Lo scambio epistolare svela progressivamente l’organizzazione piramidale della mafia e la difficoltà di reperire le prove dell’esistenza del sistema malavitoso, il suo radicamento sul territorio, le sue intese col potere politico fino ai più alti livelli della gerarchia sociale e politica.

Il lettore rimarrà lievemente turbato di fronte all’assoluto parallelismo con l’età contemporanea delle vicende di quelli che potremmo definire con un termine moderno “collaboratori di giustizia” che affrontano il loro destino in modo non sempre pienamente consapevole, ma comunque importante e tale da rischiare di svelare la realtà in tutta la sua complessità.

Insomma per quanto Rino Perna, funzionario dello Stato, possa scrivere ad Elena “datti pace” le lettere di Elena ad Anna ci testimoniano che, fortunatamente, Elena ha capito che il suo interlocutore “non merita nulla della mia fiducia” e che dunque lei non farà come lui pretenderebbe, non si darà pace ma “mi cheterò perché non posso fare altrimenti”.

Alla fine è la perdita dell’intero dossier nei meandri ministeriali che impedisce a Ermanno Sangiorgi, importante ma ambiguo dirigente dello Stato, così come anche ad Elena ormai anziana, stanca, rimasta senza prove, di scrivere una ricostruzione completa del fenomeno mafioso, della sua origine e delle complicità occulte di cui vive.

Purtroppo non è solo storia.
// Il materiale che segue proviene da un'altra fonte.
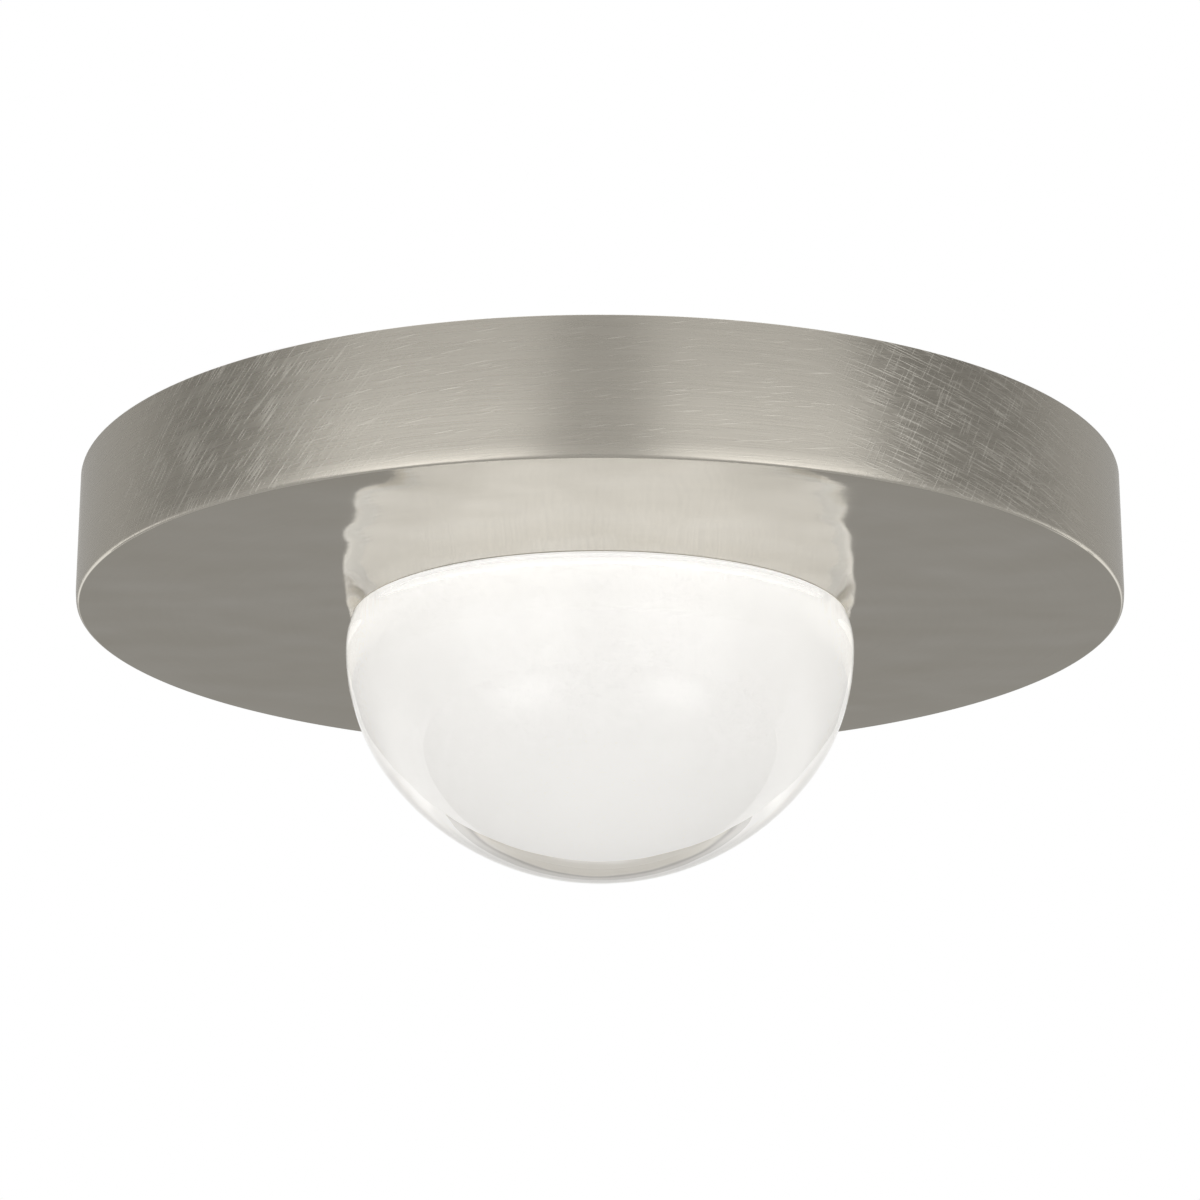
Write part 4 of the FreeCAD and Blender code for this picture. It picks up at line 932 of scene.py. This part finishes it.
fixings = bmesh.new()
for x in (-LID_SCREW_X, LID_SCREW_X):
    for y in LID_SCREW_Y:
        cross_screw(fixings, (x, y, LID_TOP), LID_SCREW_HEAD, LID_SCREW_SHANK, up=True)
piece("cross_lid_screws", fixings, "pan", "zinc_steel", [bright_zinc], "driver_lid_screws", crease=25)

coat(spark_eroded_plastic, "driver_case")
coat(green_solder_mask, "driver_board")
coat(taped_ferrite, "driver_transformer")
coat(sleeved_can, "driver_capacitors")

# ---- Terminal block ----
# A three-pole block moulded in white polyamide, held by its two ears. Brass clamping screws sit deep in its
# wells, where the house wiring and the driver's leads meet.


@finish
def white_polyamide(tree):
    spark = spots(tree, 0.0004, 2)
    cloud = spots(tree, 0.01, 2)
    return {
        "Base Color": between((0.78, 0.775, 0.73), (0.86, 0.855, 0.81), 0.4 * spark + 0.6 * cloud),
        "Roughness": 0.34 + 0.18 * spark,
        "Normal": relief(tree, spark, 0.00003),
    }


coat(white_polyamide, "terminal_block")
coat(knurled_brass, "terminal_screws")

# ---- Ground lug ----
# A ring terminal stamped from tinned copper, its barrel crimped on the green lead, under a nut on the pan's
# ground stud.


@finish
def tinned_copper(tree):
    cloud = spots(tree, 0.002, 3)
    return {
        "Base Color": between((0.62, 0.61, 0.6), (0.78, 0.78, 0.78), cloud),
        "Metallic": 1,
        "Roughness": 0.3 + 0.3 * cloud,
        "Normal": relief(tree, cloud, 0.00005),
    }


coat(tinned_copper, "ground_lug")

# ---- Leads ----
# Stranded copper in coloured silicone, 1.6 mm thick. White and black run from the terminal block to the driver,
# red and black from the driver through the clip and the grommet to the LED board, and green to the ground lug.

LEAD_RADIUS = 0.0008
HALF_GAP = 1.1


def insulation(name, dark, pale):
    """Lead insulation of one colour, slightly cloudy."""

    def recipe(tree):
        cloud = spots(tree, 0.003, 3)
        return {
            "Base Color": between(dark, pale, cloud),
            "Roughness": 0.36 + 0.2 * cloud,
            "Normal": relief(tree, cloud, 0.00005),
        }

    recipe.__name__ = name
    return finish(recipe)


def beside(route, gap):
    """The points of a route moved sideways by a gap, to the left of its heading."""
    moved = []
    for index, point in enumerate(route):
        heading = Vector(route[min(index + 1, len(route) - 1)]) - Vector(route[max(index - 1, 0)])
        heading.z = 0
        if heading.length > 1:
            left = Vector((-heading.y, heading.x, 0)).normalized()
        moved.append(Vector(point) + left * gap)
    return moved


def lead(name, coating, slot, points, *nodes):
    """A round lead on one smooth line past its control points, given in millimetres."""
    wire = bpy.data.curves.new(name, "CURVE")
    wire.dimensions = "3D"
    wire.bevel_depth = LEAD_RADIUS
    wire.bevel_resolution = 4
    wire.resolution_u = 12
    wire.use_fill_caps = True
    line = wire.splines.new("NURBS")
    line.points.add(len(points) - 1)
    for spot, point in zip(line.points, points):
        spot.co = (*(Vector(point) / 1000), 1)
    line.order_u = 3
    line.use_endpoint_u = True
    wire.materials.append(coating)
    made = bpy.data.objects.new(name, wire)
    bpy.context.collection.objects.link(made)
    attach(made, "pan")
    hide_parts(*nodes)


red = insulation("red_insulation", (0.42, 0.012, 0.012), (0.58, 0.03, 0.025))
black = insulation("black_insulation", (0.012, 0.012, 0.012), (0.035, 0.035, 0.036))
white = insulation("white_insulation", (0.72, 0.71, 0.68), (0.82, 0.81, 0.79))
green = insulation("green_insulation", (0.01, 0.17, 0.04), (0.02, 0.28, 0.07))

LED_ROUTE = (
    (50, 98, -23.1),
    (70, 97, -23.1),
    (84, 80, -22.6),
    (85, 59, -21.6),
    (75, 40, -19.4),
    (63.03, 25.35, -19.9),
    (47.75, 9.53, -19.9),
    (40, 2.2, -14.9),
    (32, 0, -18.7),
    (32, 0, -26.6),
)
SUPPLY_ROUTE = (
    (-122.5, 52, -29.1),
    (-119.5, 69, -27.1),
    (-102, 80, -26.1),
    (-90, 94, -24.1),
    (-71, 98, -23.1),
    (-50, 98, -23.1),
)
NEAR_POLE = ((-98, 34, -30.1), (-112.5, 35, -30.1))
FAR_POLE = ((-98, 22, -30.1), (-113.5, 22, -30.1), (-122.5, 34, -29.8))
LUG_LEVEL = -33.7
GROUND_ROUTE = (
    (-98, 10, -30.1),
    (-112.5, 9.5, -30.1),
    (-120.5, -1, -31.1),
    (-118.5, -15.7, -32.1),
    (-112, -25.7, LUG_LEVEL),
    (-112, -35.7, LUG_LEVEL),
)
near_wire = [Vector(point) for point in NEAR_POLE] + beside(SUPPLY_ROUTE, -HALF_GAP)
far_wire = [Vector(point) for point in FAR_POLE] + beside(SUPPLY_ROUTE, HALF_GAP)
lead("led_lead_red", red, "red_black_leads", beside(LED_ROUTE, HALF_GAP), "led_leads")
lead("led_lead_black", black, "red_black_leads", beside(LED_ROUTE, -HALF_GAP), "led_leads")
lead("supply_lead_white", white, "white_black_leads", near_wire, "supply_leads")
lead("supply_lead_black", black, "white_black_leads", far_wire, "supply_leads")
lead("ground_lead_green", green, "green_lead", GROUND_ROUTE, "ground_lead")

# ---- Dome collar, bond and gasket ----
# A turned aluminium collar with three lugs is glued into the glass's mouth with clear silicone, because glass
# can't carry lugs. A flat ring of clear silicone on the ground top face keeps the glass off the nickel.


@finish
def clear_silicone(tree):
    haze = spots(tree, 0.003, 3)
    return {
        "Base Color": between((0.7, 0.7, 0.68), (0.82, 0.82, 0.8), haze),
        "Roughness": 0.35 + 0.2 * haze,
        "Normal": relief(tree, haze, 0.00004),
    }


coat(turned_aluminium, "dome_collar")
coat(clear_silicone, "dome_bond", "dome_gasket")

# ---- Glass dome ----
# Pressed from clear crystal glass, thick at the bottom. The outside is fire polished; the cavity over the LED
# board is sandblasted, so that the lit cavity shows as a white body inside the clear glass.


@finish
def crystal_glass(tree):
    swell = spots(tree, 0.02, 1)
    return {
        "Base Color": (1, 1, 1),
        "Roughness": 0,
        "IOR": 1.5,
        "Transmission Weight": 1,
        "Normal": relief(tree, swell, 0.00008),
    }


# Painted onto the ground top face, from its seal outwards, is what the glass shows through it: pale over the
# silicone, grey outside it where it faces the nickel, a dark painted shadow line in the gap, and pale again at
# the rim. These radii and heights are in metres, as a finish reads them.
LAND_START = 0.06
LAND_SPAN = 0.015
SEAL_END = 0.0616
SEAL_LIP = (0.06335, 0.06345)
LAND_PAINTED_RINGS = (
    (0.0605, (0.9, 0.89, 0.87)),
    (0.06345, (0.88, 0.87, 0.85)),
    (0.0636, (0.6, 0.59, 0.57)),
    (0.0655, (0.56, 0.54, 0.51)),
    (0.0662, (0.3, 0.28, 0.26)),
    (0.0668, (0.62, 0.59, 0.53)),
    (0.0700, (0.68, 0.655, 0.6)),
    (0.0712, (0.92, 0.91, 0.89)),
)


@finish
def land_painted_light(tree):
    place = Wire.node(tree, "TexCoord", output="Object")
    flat = Wire.node(tree, "VectorMath", {"operation": "MULTIPLY"}, {0: place, 1: (1, 1, 0)})
    reach = Wire.node(tree, "VectorMath", {"operation": "LENGTH"}, {0: flat}, 1)
    share = Wire.node(tree, "MapRange", {}, {0: reach, 1: LAND_START, 2: LAND_START + LAND_SPAN})
    stops = [((radius - LAND_START) / LAND_SPAN, colour) for radius, colour in LAND_PAINTED_RINGS]
    # Painted reflection and shade: the rings paint what the glass shows through its top face
    rings = Wire.node(tree, "ValToRGB", {"stops": stops}, {"Fac": share})
    # Painted glow: the land glows, more over the seal, standing in for light that the pan shades off it
    painted_glow_at_seal = window(reach, -0.001, SEAL_END, 0.0001, 0.0004) + window(reach, *SEAL_LIP, 0.00002, 0.00002)
    painted_glow = Wire.node(tree, "VectorMath", {"operation": "SCALE"}, {0: rings, "Scale": 1 + 0.45 * painted_glow_at_seal})
    return {
        "Base Color": rings,
        "Roughness": 0.8,
        "Specular IOR Level": 0.0,
        "Coat Weight": 1,
        "Coat IOR": 2.2,
        "Coat Roughness": 0.05,
        "Emission Color": painted_glow,
        "Emission Strength": 0.4,
    }


# Painted light: the frost glows though it is no lamp, and looks lit from above. Its painted glow fades from one
# height down to the other, and painted shade makes it dimmer in the mouth
FROST_GLOW = (1.16, 1.125, 1.065)
FROST_GLOW_LOW = (0.8, 0.772, 0.72)
FROST_BRIGHT = -0.042
FROST_DIM = -0.086
FROST_MOUTH = -0.047


@finish
def sandblasted_frost(tree):
    _, _, height = round_axis(tree)
    grain = spots(tree, 0.0006, 2)
    cloud = spots(tree, 0.02, 2)
    lit = Wire.node(
        tree, "MapRange", {"interpolation_type": "SMOOTHSTEP"}, {0: height, 1: FROST_DIM, 2: FROST_BRIGHT}
    )
    lit = lit - 0.45 * window(height * 1000, FROST_MOUTH * 1000, 0, 4, 1)
    lit = lit + (cloud - 0.5) * 0.3 + (grain - 0.5) * 1.1
    return {
        "Base Color": between((0.62, 0.62, 0.62), (0.88, 0.88, 0.875), grain),
        "Roughness": 0.9,
        "Specular IOR Level": 0.0,
        # Painted glow, brighter at the top, with painted shade in the mouth
        "Emission Color": between(FROST_GLOW_LOW, FROST_GLOW, lit),
        "Emission Strength": 0.38,
    }


DOME_TOP = -39.0
BELLY = -46.5
DOME_RADIUS = 74.3
SHOULDER_CURVE = 22.5
SIDE_OFFSET = 13.1
BOTTOM_GAIN = 16.6
MOUTH = 49.0
MOUTH_END = -48.0
CAVITY = 52.1
# Outside the seal the top face stands up as a rim, which closes the gap under the nickel to a thin line; the
# dark line seen there is painted shade on the land
RIM_TOP = -38.22
RIM_INSIDE = 63.4
SEAL_PLAY = 0.03

glass = bmesh.new()
seat = DOME_TOP - SEAL_PLAY
shoulder_x = DOME_RADIUS - SHOULDER_CURVE
top_x = shoulder_x + (SHOULDER_CURVE**2 - (RIM_TOP - BELLY) ** 2) ** 0.5
rise = (BOTTOM_GAIN**2 - SIDE_OFFSET**2) ** 0.5
shoulder_angle = degrees(atan2(RIM_TOP - BELLY, top_x - shoulder_x))
meeting_angle = degrees(atan2(rise, SIDE_OFFSET))
cavity_z = MOUTH_END + (CAVITY**2 - MOUTH**2) ** 0.5
cavity_angle = degrees(atan2(MOUTH, cavity_z - MOUTH_END))
drawn(
    glass,
    (MOUTH, seat),
    (RIM_INSIDE, seat),
    (RIM_INSIDE, RIM_TOP),
    (top_x, RIM_TOP),
    (shoulder_x, BELLY, shoulder_angle, 8),
    (SIDE_OFFSET, BELLY, meeting_angle, 28),
    (0, BELLY + rise, 90 - meeting_angle, 28),
)
drawn(glass, (0, cavity_z - CAVITY), (0, cavity_z, -cavity_angle, 40), (MOUTH, seat))
turned(glass, 192)
for face in glass.faces:
    middle = face.calc_center_median()
    from_heart = (middle - Vector((0, 0, cavity_z))).length
    in_mouth = middle.z > MOUTH_END and middle.xy.length < MOUTH + 0.01
    blasted = from_heart < CAVITY + 0.1 or in_mouth
    land = middle.z > seat - 0.01 and middle.xy.length < top_x - 0.01
    face.material_index = 2 if land else 1 if blasted else 0
finishes = [crystal_glass, sandblasted_frost, land_painted_light]
piece("crystal_dome", glass, "dome", "crystal_glass", finishes, "glass_dome")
Leggendo la memoria va ai tanti fatti più o meno recenti, degli ultimi decenni, ritorna ai momenti di scoraggiamento e a quelli di speranza che ha vissuto la nostra Repubblica e contemplando il quadro completo non può fare a meno di pensare che il cammino è lungo, impervio, ma necessario.

Legare il passato al futuro è la speranza della protagonista, è importante che continui ad essere anche la nostra.